One of Peart's favorite current rants centers around what he sacrilegiously calls the Inert-net: "I've become the Salman Rushdie of the Internet lately" he laments (half-heartedly), "because I dare to make fun of it. I'm not a Luddite or anything, but I do see the limitations of the thing. I mean, the World Wide Web? Really now, that's a joke. More than half the countries in Africa have no Internet connections at all--not even the governments have them! So all the hype's just a joke to me... or I guess I can't call it a joke 'cause that's like making fun of religion, and I get excoriated for that."

Peart and his band-mates are also inviting excoriation from music industry and promotions types this year, as the long-time arena openers have finally decided to tour in an "Evening With" format, i.e. sans opening act. "We've resisted that approach for many years", Peart explains, "because our route to the big-time was as an opening act, and we know how important that can be for a band without radio and media exposure. But we decided it would be great for our audience to finally get more scope in our shows. For example, "2112" has never been played live in its entirety because we were still opening a lot of shows back then; we were playing 40 minutes a night and we couldn't really give 20 minutes of that to one piece. We have an abridged version, but we just finally decided that we wanted to do it all. Having more time gave us the scope to do things like that, plus give a really nice sampling of the new album."

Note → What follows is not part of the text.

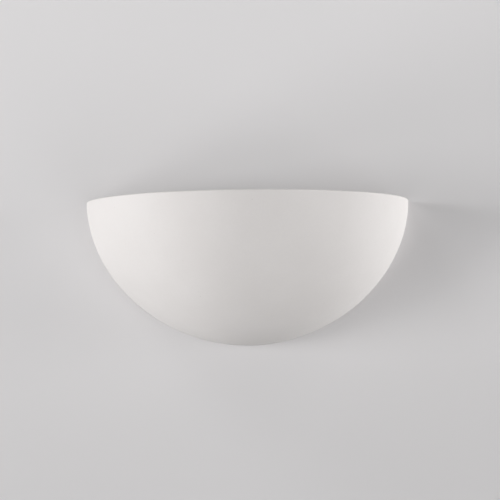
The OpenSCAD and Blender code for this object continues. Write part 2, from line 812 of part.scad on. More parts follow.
// Ceramic disc between cap and skirt, which carries every live part
module holder_core() color("#f7f5ef") on_lamp_axis() difference() {
    translate([0, 0, core_back]) cylinder(r = core_r, h = core_t);
    for (side = [-1, 1])
        translate([side * post_off, 0, core_back - past]) cylinder(r = stem_r + fit, h = core_t + 2 * past);
    translate([-post_off - leaf_tail - pocket_gap, -leaf_half_w - fit, core_front - strip_t])
        cube([post_off + leaf_tail + pocket_gap - leaf_foot_x + leaf_rise / 2 + pocket_gap,
            2 * (leaf_half_w + fit), strip_t + past]);
    translate([post_off - strap_tail - pocket_gap / 2, -strap_half_w - fit, core_front - strip_t])
        cube([strap_end_x - post_off + strap_tail + pocket_gap, 2 * (strap_half_w + fit), strip_t + past]);
}

// Front sleeve of the lampholder, with the step that holds the core against the cap
module holder_skirt() color("#f2f0ea") on_lamp_axis() rotate_extrude() polygon([
    [skirt_bore_r, holder_cap_l], [holder_r, holder_cap_l],
    [holder_r, skirt_front - 1.5 * skirt_chamfer], [holder_r - skirt_chamfer, skirt_front],
    [spigot_r, skirt_front], [spigot_r, core_front + skirt_step_t + skirt_chamfer],
    [skirt_step_r, core_front + skirt_step_t], [skirt_step_r, core_front], [skirt_bore_r, core_front]
]);

module screw_shell() color("#c9a95c") on_lamp_axis()
    threaded_sleeve(
        core_front, core_front + shell_l,
        thread_r + thread_gap + shell_t, thread_rise, thread_r + thread_gap, thread_rise
    );

// Sprung strip from the live post up to the lamp's contact
module centre_leaf() color("#c9a95c") on_lamp_axis()
    translate([0, leaf_half_w, 0]) rotate([90, 0, 0]) linear_extrude(2 * leaf_half_w) polygon([
        [-post_off - leaf_tail, core_front - strip_t], [-leaf_foot_x, core_front - strip_t],
        [-leaf_top_x, core_front + leaf_rise], [leaf_half_w, core_front + leaf_rise],
        [leaf_half_w, core_front + leaf_rise + strip_t],
        [-leaf_top_x - leaf_slant, core_front + leaf_rise + strip_t],
        [-leaf_foot_x - leaf_slant, core_front], [-post_off - leaf_tail, core_front]
    ]);

// Strip from the neutral post out to the screw shell's foot
module side_strap() color("#c9a95c") on_lamp_axis()
    translate([post_off - strap_tail, -strap_half_w, core_front - strip_t])
        cube([strap_end_x - post_off + strap_tail, 2 * strap_half_w, strip_t]);

// Two brass posts behind the core, each with a stem through it
module holder_terminals() color("#c2a154") on_lamp_axis()
    for (side = [-1, 1]) difference() {
        union() {
            translate([side * post_off - post_half_w, -post_half_w, core_back - post_l])
                cube([2 * post_half_w, 2 * post_half_w, post_l]);
            translate([side * post_off, 0, core_back - past])
                cylinder(r = stem_r, h = core_t - strip_t + past);
        }
        translate([side * post_off, 0, core_back - post_l - past])
            cylinder(r = post_bore_r, h = post_l + past - 0.8);
        translate([side * post_off, 0, core_back - post_l / 2]) rotate([0, side * 90, 0])
            cylinder(r = m25_r + fit, h = post_half_w + past);
    }

module holder_terminal_screws() color("#b9bcbe") on_lamp_axis()
    for (side = [-1, 1])
        translate([side * (post_off + post_half_w), 0, core_back - post_l / 2])
            rotate([0, side * 90, 0])
                slotted_screw(m25_r, post_half_w - pin_r - tip_gap, m25_head_r, m25_head_h);

module lamp_contact() color("#c0c2c3") on_lamp_axis()
    translate([0, 0, contact_at]) cylinder(r1 = contact_r - 1, r2 = contact_r, h = contact_t);

// Black ring between the contact and the threaded cap, with a plug that centres the cap
module cap_insulator() color("#222222") on_lamp_axis() {
    translate([0, 0, insulator_at])
        cylinder(r1 = contact_r + 1, r2 = cap_bore_r + 0.6, h = insulator_t);
    translate([0, 0, cap_at - fit]) cylinder(r = cap_plug_r, h = 1.5 + fit);
}

module lamp_cap() color("#c4c6c8") on_lamp_axis()
    threaded_sleeve(cap_at, cap_at + cap_l, thread_r, thread_rise, cap_bore_r, 0);

// Outer radius of the lamp's housing at a distance along the axis
function housing_r(w) =
    neck_r + (globe_seat_r - neck_r) * (1 - cos(180 * (w - housing_at) / housing_l)) / 2;

module lamp_housing() color("#f4f4f2") on_lamp_axis() {
    steps = 20;
    step_at = board_front - board_t;
    floor_at = housing_at + neck_wall + 0.5;
    outer = [
        for (i = [0:steps])
            let (w = housing_at + housing_l * i / steps)
                [housing_r(w), w]
    ];
    inner = [
        for (i = [0:steps])
            let (w = floor_at + (step_at - floor_at) * i / steps)
                [min(housing_r(w) - envelope_t, board_r - board_seat), w]
    ];
    rotate_extrude() polygon(concat(
        [[cap_plug_r - neck_wall, housing_at - neck_plug_l], [cap_plug_r, housing_at - neck_plug_l],
            [cap_plug_r, housing_at]],
        outer,
        [[board_r + fit, globe_at], [board_r + fit, step_at]],
        reversed(inner),
        [[cap_plug_r - neck_wall, floor_at]]
    ));
}

// Opal globe: a shallow flare up to its full width, then half a sphere
module lamp_envelope() color("#fbfbf8") on_lamp_axis() {
    steps = 12;
    flare_l = globe_centre - globe_at;
    outer = [
        for (i = [0:steps - 1])
            [globe_seat_r + (globe_r - globe_seat_r) * sin(90 * i / steps), globe_at + flare_l * i / steps]
    ];
    dome = [for (i = [0:24]) let (a = 90 * i / 24) [globe_r * cos(a), globe_centre + globe_r * sin(a)]];
    thin_r = globe_r - envelope_t;
    thin_dome = [for (i = [0:24]) let (a = 90 * i / 24) [thin_r * cos(a), globe_centre + thin_r * sin(a)]];
    thin_flare = [for (p = outer) [p[0] - envelope_t, p[1]]];
    rotate_extrude() polygon(concat(outer, dome, reversed(thin_dome), reversed(thin_flare)));
}

module led_board() color("#d9dbdc") on_lamp_axis()
    translate([0, 0, board_front - board_t]) cylinder(r = board_r, h = board_t);

module led_chips() color("#f1d46b") on_lamp_axis()
    for (i = [0:chip_count - 1])
        rotate([0, 0, 360 * i / chip_count])
            translate([chip_ring_r - chip_size[0] / 2, -chip_size[1] / 2, board_front]) cube(chip_size);

// Card with the lamp's electronics, standing behind the board with its parts on one face
module driver_board() color("#2f7d4f") on_lamp_axis() {
    top = board_front - board_t;
    translate([-driver_t / 2, -driver_half_w, driver_at])
        cube([driver_t, 2 * driver_half_w, top - driver_at]);
    translate([driver_t / 2 - fit, -coil_size[1] + coil_at - 1, driver_at + coil_at]) cube(coil_size);
    translate([0, coil_at, top - capacitor_back]) rotate([0, 90, 0])
        cylinder(r = capacitor_r, h = capacitor_l);
}

// Insulating body of the terminal block, bored for three inserts and their screws
module terminal_body() color("#f3f1ec") difference() {
    translate([block_x - block_w / 2, -plate_t - block_depth, -block_h / 2])
        cube([block_w, block_depth, block_h]);
    for (i = poles) {
        translate([block_x + i * pole_pitch, pole_y, -block_h / 2 - past])
            cylinder(r = pole_r + fit, h = block_h + 2 * past);
        for (side = [-1, 1])
            facing_forward(block_x + i * pole_pitch, pole_y, side * pole_screw_z)
                cylinder(r = m3_r + loose, h = block_depth);
    }
    facing_forward(block_fix_x, 0, 0) cylinder(r = m25_r + fit, h = plate_t + block_depth + past);
    facing_forward(block_fix_x, -plate_t - block_fix_depth, 0)
        cylinder(r = m25_head_r + fit, h = block_depth);
}

module terminal_inserts() color("#c2a154")
    for (i = poles) difference() {
        translate([block_x + i * pole_pitch, pole_y, -pole_l / 2]) cylinder(r = pole_r, h = pole_l);
        translate([block_x + i * pole_pitch, pole_y, -pole_l / 2 - past])
            cylinder(r = pole_bore_r, h = pole_l + 2 * past);
        for (side = [-1, 1])
            facing_forward(block_x + i * pole_pitch, pole_y, side * pole_screw_z)
                cylinder(r = m3_r + fit, h = block_depth);
    }

// Six screws that press the conductors in the inserts
module terminal_screws() color("#b9bcbe")
    for (i = poles) for (side = [-1, 1])
        facing_forward(block_x + i * pole_pitch, pole_y - pole_screw_at, side * pole_screw_z)
            grub_screw(m3_r, pole_screw_l);

module terminal_fixing_screw() color("#b9bcbe")
    facing_forward(block_fix_x, -plate_t - block_fix_depth, 0)
        slotted_screw(m25_r, plate_t + block_fix_depth - tip_gap, m25_head_r, m25_head_h);

// Stud pressed into the plate from behind
module earth_stud() color("#c2a154") {
    facing_forward(stud_x, -tip_gap, -stud_down) cylinder(r = stud_r + 0.5, h = plate_t - tip_gap);
    facing_forward(stud_x, -plate_t + past / 2, -stud_down) cylinder(r = stud_r, h = stud_l + past / 2);
}

// Ring lug with the barrel that is crimped on the earth wire
module earth_ring() color("#c8cacb") difference() {
    union() {
        facing_forward(stud_x, -plate_t, -stud_down) cylinder(r = ring_r, h = ring_t);
        translate([stud_x - tongue_half_w, -plate_t - ring_t, -stud_down + stud_r + tongue_gap])
            cube([2 * tongue_half_w, ring_t, barrel_from - stud_r + past]);
        translate([stud_x, barrel_y, -stud_down + barrel_from]) cylinder(r = barrel_r, h = barrel_l);
    }
    facing_forward(stud_x, past, -stud_down) cylinder(r = stud_r + fit, h = plate_t + ring_t + 2 * past);
    translate([stud_x, barrel_y, -stud_down + barrel_from - past])
        cylinder(r = wire_r + fit, h = barrel_l + 2 * past);
}

module earth_washer() color("#c8cacb")
    facing_forward(stud_x, -plate_t - ring_t, -stud_down)
        ring(earth_washer_r, stud_r + fit, earth_washer_t);

module earth_nut() color("#c2a154")
    facing_forward(stud_x, -plate_t - ring_t - earth_washer_t, -stud_down) difference() {
        cylinder(r = earth_nut_r, h = earth_nut_t, $fn = 6);
        translate([0, 0, -past]) cylinder(r = stud_r + fit, h = earth_nut_t + 2 * past);
    }

module live_wire() color("#7a4a2b") tube(live_route, wire_r, 2);

module neutral_wire() color("#2e5fa8") tube(neutral_route, wire_r, 2);

module earth_wire() color("#6f9e3a") tube(earth_route, wire_r, 2);

// Ferrules on the wires' ends: three at the terminal block and two at the lampholder
module wire_ferrules() color("#d7d8d9") {
    for (i = poles) translate([block_x + i * pole_pitch, pole_y, block_h / 2]) ferrule(pole_pin_l);
    on_lamp_axis() for (side = [-1, 1])
        translate([side * post_off, 0, core_back - post_l]) rotate([180, 0, 0]) ferrule(post_pin_l);
}

// Nylon clip that snaps into the plate and holds the two lamp wires
module wire_clip() color("#f3f1ec") difference() {
    union() {
        translate([clip_x - clip_l / 2, -plate_t - clip_depth, clip_bottom])
            cube([clip_l, clip_depth, clip_top - clip_bottom]);
        facing_forward(clip_x, -tip_gap, (clip_top + clip_bottom) / 2)
            cylinder(r = clip_stud_r, h = plate_t);
    }
    for (z = [wire_low_z, wire_high_z])
        translate([clip_x - clip_l, wire_run_y, z]) rotate([0, 90, 0])
            cylinder(r = wire_r + fit, h = 2 * clip_l);
}

plaster_bowl();
plate_inserts();
hanger_plate(1);  // hanger_plate_left
hanger_plate(0);  // hanger_plate_right
plate_screws();
thumb_washers();
thumbscrew(1);  // thumbscrew_left
thumbscrew(0);  // thumbscrew_right
nut_plate(1);  // nut_plate_left
nut_plate(0);  // nut_plate_right
wall_bracket();
entry_grommet();
holder_arm();
arm_screws();
arm_grommet();
nipple();
nipple_locknut();
holder_cap();
holder_core();
holder_skirt();
screw_shell();
centre_leaf();
side_strap();
holder_terminals();
holder_terminal_screws();
lamp_contact();
cap_insulator();
lamp_cap();
lamp_housing();
lamp_envelope();
led_board();
led_chips();
driver_board();
terminal_body();
terminal_inserts();
terminal_screws();
terminal_fixing_screw();
earth_stud();
earth_ring();
earth_washer();
earth_nut();
live_wire();
neutral_wire();
earth_wire();
wire_ferrules();
wire_clip();
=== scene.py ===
"""Half-bowl wall uplighter: a cast bowl on a steel bracket, with its lampholder, lamp and wires.
Metres, with the origin on the wall at the middle of the fixing slots, the front towards -Y."""
import math
import bmesh
import bpy
from mathutils import Matrix, Vector, noise


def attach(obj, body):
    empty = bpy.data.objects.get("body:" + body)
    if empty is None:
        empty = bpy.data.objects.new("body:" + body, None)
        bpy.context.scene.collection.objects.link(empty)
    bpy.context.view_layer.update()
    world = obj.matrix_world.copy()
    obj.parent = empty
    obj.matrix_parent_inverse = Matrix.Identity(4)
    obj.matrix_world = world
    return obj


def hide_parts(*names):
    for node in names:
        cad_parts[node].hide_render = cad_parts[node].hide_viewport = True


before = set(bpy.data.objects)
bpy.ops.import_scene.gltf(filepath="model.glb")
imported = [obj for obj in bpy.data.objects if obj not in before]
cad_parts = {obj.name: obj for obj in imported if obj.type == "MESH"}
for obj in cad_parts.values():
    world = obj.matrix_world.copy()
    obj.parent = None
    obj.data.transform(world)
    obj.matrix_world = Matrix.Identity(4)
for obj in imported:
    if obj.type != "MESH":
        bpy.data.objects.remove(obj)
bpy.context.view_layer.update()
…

When Peart looks out on the audiences this year, does he expect to see the same people who bought 2112 way back in 1976? "I don't know!" he laughs. "It's always interesting for me to do a little demographic survey at our concerts. We've got people who grew up with our music, and people who discovered it a various times, even in the 90s. I get letters from people sometimes that say 'Aren't you going to make more records like Hold Your Fire or Power Windows?' Well... that's only '88! When people are thinking that our glorious past was only that far back, that's pretty funny to me. So I would expect to see a spread of all ages--but I suppose time will tell."